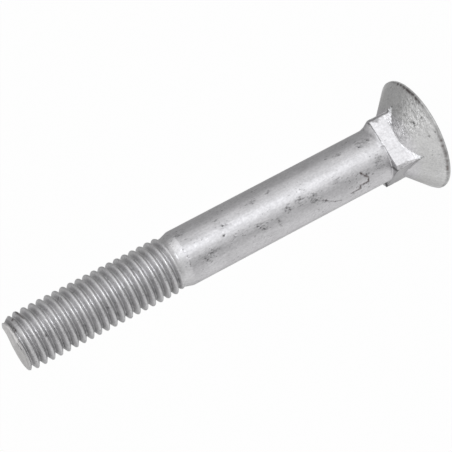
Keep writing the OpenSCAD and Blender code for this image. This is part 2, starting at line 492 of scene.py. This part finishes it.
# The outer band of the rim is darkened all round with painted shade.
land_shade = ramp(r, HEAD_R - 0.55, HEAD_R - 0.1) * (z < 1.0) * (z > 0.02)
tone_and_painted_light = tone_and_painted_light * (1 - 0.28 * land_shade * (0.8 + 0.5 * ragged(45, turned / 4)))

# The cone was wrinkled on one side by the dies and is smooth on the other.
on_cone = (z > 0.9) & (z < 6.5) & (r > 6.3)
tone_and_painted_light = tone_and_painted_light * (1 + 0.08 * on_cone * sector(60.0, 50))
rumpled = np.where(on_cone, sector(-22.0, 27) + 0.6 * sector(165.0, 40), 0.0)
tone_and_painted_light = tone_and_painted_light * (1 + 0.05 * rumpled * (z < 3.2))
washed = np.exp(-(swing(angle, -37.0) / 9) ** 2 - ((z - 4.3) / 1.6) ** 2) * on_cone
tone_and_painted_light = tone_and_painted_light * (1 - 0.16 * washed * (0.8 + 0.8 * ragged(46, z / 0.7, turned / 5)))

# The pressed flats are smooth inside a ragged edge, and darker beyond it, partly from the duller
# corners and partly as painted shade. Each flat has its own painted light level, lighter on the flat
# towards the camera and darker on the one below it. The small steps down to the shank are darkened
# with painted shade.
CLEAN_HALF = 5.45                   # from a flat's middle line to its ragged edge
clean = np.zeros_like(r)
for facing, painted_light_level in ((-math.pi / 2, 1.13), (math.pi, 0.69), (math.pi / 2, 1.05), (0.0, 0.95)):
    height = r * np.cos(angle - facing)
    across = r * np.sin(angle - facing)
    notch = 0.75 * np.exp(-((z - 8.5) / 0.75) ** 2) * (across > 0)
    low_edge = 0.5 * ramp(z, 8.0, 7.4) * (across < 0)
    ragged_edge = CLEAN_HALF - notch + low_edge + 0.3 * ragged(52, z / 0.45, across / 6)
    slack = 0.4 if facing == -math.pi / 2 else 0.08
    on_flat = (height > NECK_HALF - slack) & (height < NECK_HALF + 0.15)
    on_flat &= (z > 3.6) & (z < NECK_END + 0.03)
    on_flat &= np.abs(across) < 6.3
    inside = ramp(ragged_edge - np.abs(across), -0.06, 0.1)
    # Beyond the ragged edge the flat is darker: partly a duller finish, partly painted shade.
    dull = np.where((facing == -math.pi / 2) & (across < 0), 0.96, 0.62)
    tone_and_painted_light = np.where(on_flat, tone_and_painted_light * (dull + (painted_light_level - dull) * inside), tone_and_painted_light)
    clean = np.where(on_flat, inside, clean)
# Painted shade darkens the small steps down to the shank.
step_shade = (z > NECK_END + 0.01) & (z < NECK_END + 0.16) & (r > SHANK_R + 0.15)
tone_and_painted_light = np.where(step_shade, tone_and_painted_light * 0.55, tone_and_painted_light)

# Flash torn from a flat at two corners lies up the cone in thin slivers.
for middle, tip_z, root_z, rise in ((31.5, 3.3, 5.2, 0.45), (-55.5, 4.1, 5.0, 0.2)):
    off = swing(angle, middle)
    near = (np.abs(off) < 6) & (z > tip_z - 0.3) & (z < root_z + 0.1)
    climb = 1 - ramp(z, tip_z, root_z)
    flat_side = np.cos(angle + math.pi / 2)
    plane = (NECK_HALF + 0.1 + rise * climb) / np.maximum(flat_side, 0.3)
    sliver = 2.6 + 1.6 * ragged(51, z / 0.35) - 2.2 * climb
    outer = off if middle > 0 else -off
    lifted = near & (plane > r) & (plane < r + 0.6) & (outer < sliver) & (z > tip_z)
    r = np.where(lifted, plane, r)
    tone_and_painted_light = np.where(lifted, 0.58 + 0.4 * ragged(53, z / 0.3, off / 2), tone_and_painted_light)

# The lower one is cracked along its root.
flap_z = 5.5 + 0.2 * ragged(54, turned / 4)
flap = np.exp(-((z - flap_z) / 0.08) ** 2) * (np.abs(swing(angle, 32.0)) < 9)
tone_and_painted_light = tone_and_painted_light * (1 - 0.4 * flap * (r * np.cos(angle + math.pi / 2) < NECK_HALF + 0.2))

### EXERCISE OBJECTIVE
Reproduce the listing shown above in its entirety, exactly.

### RESULT OF THE EXERCISE
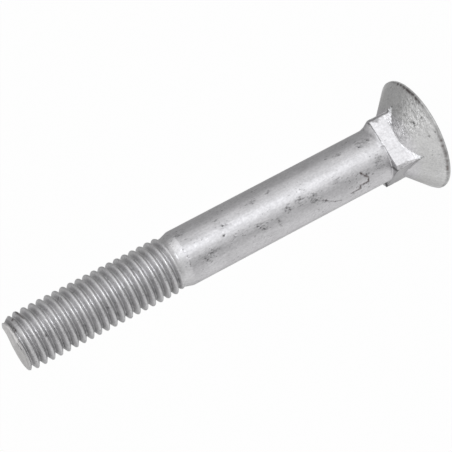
Keep writing the OpenSCAD and Blender code for this image. This is part 2, starting at line 492 of scene.py. This part finishes it.
# The outer band of the rim is darkened all round with painted shade.
land_shade = ramp(r, HEAD_R - 0.55, HEAD_R - 0.1) * (z < 1.0) * (z > 0.02)
tone_and_painted_light = tone_and_painted_light * (1 - 0.28 * land_shade * (0.8 + 0.5 * ragged(45, turned / 4)))

# The cone was wrinkled on one side by the dies and is smooth on the other.
on_cone = (z > 0.9) & (z < 6.5) & (r > 6.3)
tone_and_painted_light = tone_and_painted_light * (1 + 0.08 * on_cone * sector(60.0, 50))
rumpled = np.where(on_cone, sector(-22.0, 27) + 0.6 * sector(165.0, 40), 0.0)
tone_and_painted_light = tone_and_painted_light * (1 + 0.05 * rumpled * (z < 3.2))
washed = np.exp(-(swing(angle, -37.0) / 9) ** 2 - ((z - 4.3) / 1.6) ** 2) * on_cone
tone_and_painted_light = tone_and_painted_light * (1 - 0.16 * washed * (0.8 + 0.8 * ragged(46, z / 0.7, turned / 5)))

# The pressed flats are smooth inside a ragged edge, and darker beyond it, partly from the duller
# corners and partly as painted shade. Each flat has its own painted light level, lighter on the flat
# towards the camera and darker on the one below it. The small steps down to the shank are darkened
# with painted shade.
CLEAN_HALF = 5.45                   # from a flat's middle line to its ragged edge
clean = np.zeros_like(r)
for facing, painted_light_level in ((-math.pi / 2, 1.13), (math.pi, 0.69), (math.pi / 2, 1.05), (0.0, 0.95)):
    height = r * np.cos(angle - facing)
    across = r * np.sin(angle - facing)
    notch = 0.75 * np.exp(-((z - 8.5) / 0.75) ** 2) * (across > 0)
    low_edge = 0.5 * ramp(z, 8.0, 7.4) * (across < 0)
    ragged_edge = CLEAN_HALF - notch + low_edge + 0.3 * ragged(52, z / 0.45, across / 6)
    slack = 0.4 if facing == -math.pi / 2 else 0.08
    on_flat = (height > NECK_HALF - slack) & (height < NECK_HALF + 0.15)
    on_flat &= (z > 3.6) & (z < NECK_END + 0.03)
    on_flat &= np.abs(across) < 6.3
    inside = ramp(ragged_edge - np.abs(across), -0.06, 0.1)
    # Beyond the ragged edge the flat is darker: partly a duller finish, partly painted shade.
    dull = np.where((facing == -math.pi / 2) & (across < 0), 0.96, 0.62)
    tone_and_painted_light = np.where(on_flat, tone_and_painted_light * (dull + (painted_light_level - dull) * inside), tone_and_painted_light)
    clean = np.where(on_flat, inside, clean)
# Painted shade darkens the small steps down to the shank.
step_shade = (z > NECK_END + 0.01) & (z < NECK_END + 0.16) & (r > SHANK_R + 0.15)
tone_and_painted_light = np.where(step_shade, tone_and_painted_light * 0.55, tone_and_painted_light)

# Flash torn from a flat at two corners lies up the cone in thin slivers.
for middle, tip_z, root_z, rise in ((31.5, 3.3, 5.2, 0.45), (-55.5, 4.1, 5.0, 0.2)):
    off = swing(angle, middle)
    near = (np.abs(off) < 6) & (z > tip_z - 0.3) & (z < root_z + 0.1)
    climb = 1 - ramp(z, tip_z, root_z)
    flat_side = np.cos(angle + math.pi / 2)
    plane = (NECK_HALF + 0.1 + rise * climb) / np.maximum(flat_side, 0.3)
    sliver = 2.6 + 1.6 * ragged(51, z / 0.35) - 2.2 * climb
    outer = off if middle > 0 else -off
    lifted = near & (plane > r) & (plane < r + 0.6) & (outer < sliver) & (z > tip_z)
    r = np.where(lifted, plane, r)
    tone_and_painted_light = np.where(lifted, 0.58 + 0.4 * ragged(53, z / 0.3, off / 2), tone_and_painted_light)

# The lower one is cracked along its root.
flap_z = 5.5 + 0.2 * ragged(54, turned / 4)
flap = np.exp(-((z - flap_z) / 0.08) ** 2) * (np.abs(swing(angle, 32.0)) < 9)
tone_and_painted_light = tone_and_painted_light * (1 - 0.4 * flap * (r * np.cos(angle + math.pi / 2) < NECK_HALF + 0.2))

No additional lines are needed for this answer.